One would think that the spiritual character of time is fixed and absolute, established by the Creator when time itself was formed. Indeed, such is the case with the weekly Shabbat, which G-d blessed and sanctified by resting from His work of creation, thereby establishing the seven-day work/rest cycle which defines our week. But with regard to the annual cycle of the festivals, G-d desired that these should be sanctified by human beings. The mitzvah ofkiddush hachodesh is that we should fix the calendar based on monthly sightings of the new moon and our calculations of the lunar and solar cycles, and that these sightings and calculations should determine which day shall be a Yom Kippur, which days shall comprise the festival of Passover, and so on. The Torah goes so far as to state that even if those entrusted with the task of making these calculations err, it is their “mistaken” conclusions which create the holiness and specialty of the festivals.

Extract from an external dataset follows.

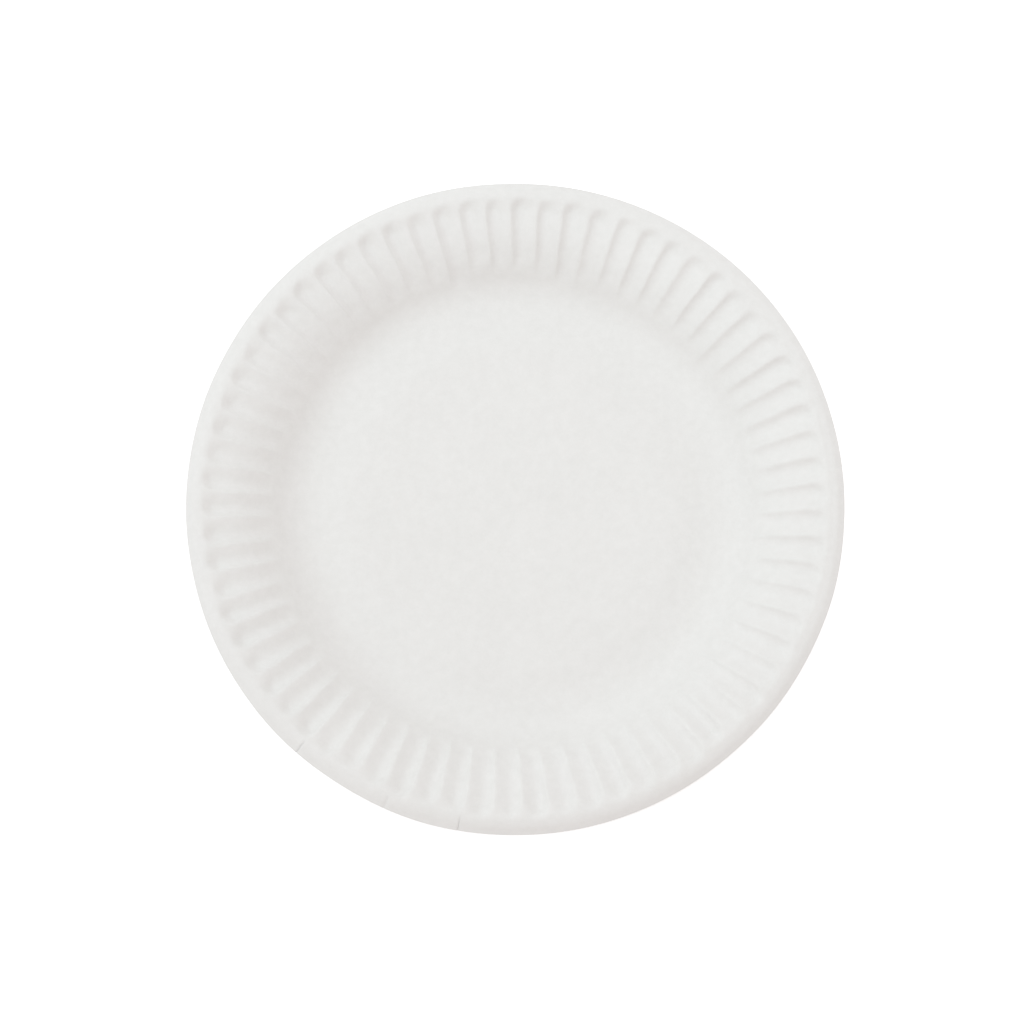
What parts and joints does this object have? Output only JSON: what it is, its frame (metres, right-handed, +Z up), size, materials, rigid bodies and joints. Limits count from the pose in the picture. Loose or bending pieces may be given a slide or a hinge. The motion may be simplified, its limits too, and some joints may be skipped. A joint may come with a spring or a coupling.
{
  "type": "paper plate",
  "caption": "Round disposable paper plate: shallow dish with a smooth wall, a fluted rim and a turned-down lip.",
  "frame": {"origin": "centre of the plate, on the surface that it stands on", "axes": "+Z up along the plate's axis, out of the eating side; +X to the right and +Y away in the picture"},
  "size_m": [0.18, 0.18, 0.0164],
  "materials": {
    "card": "matte white pressed card"
  },
  "bodies": {
    "root": {"plate": "card"}
  },
  "joints": []
}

This is “the first mitzvah commanded to the Jewish people.” Mitzvot such as “to know and believe in the existence of G-d” (the first mitzvah in Maimonides‘ enumeration of the mitzvot), to “love your fellow as yourself” (“a great principle in Torah” according to Rabbi Akiva; according to Hillel, “This is the entire Torah–the rest is commentary), or to “study Torah day and night” (“the equivalent of all the mitzvot,” according to Talmud, Peah 1:1) might be more fundamental in terms of the mitzvot’s effect upon the person; but in terms of the mitzvot’s transformation and sanctification of the universe, the “sanctification of the month” is the mitzvah whose “object” is the most basic element of the physical creation.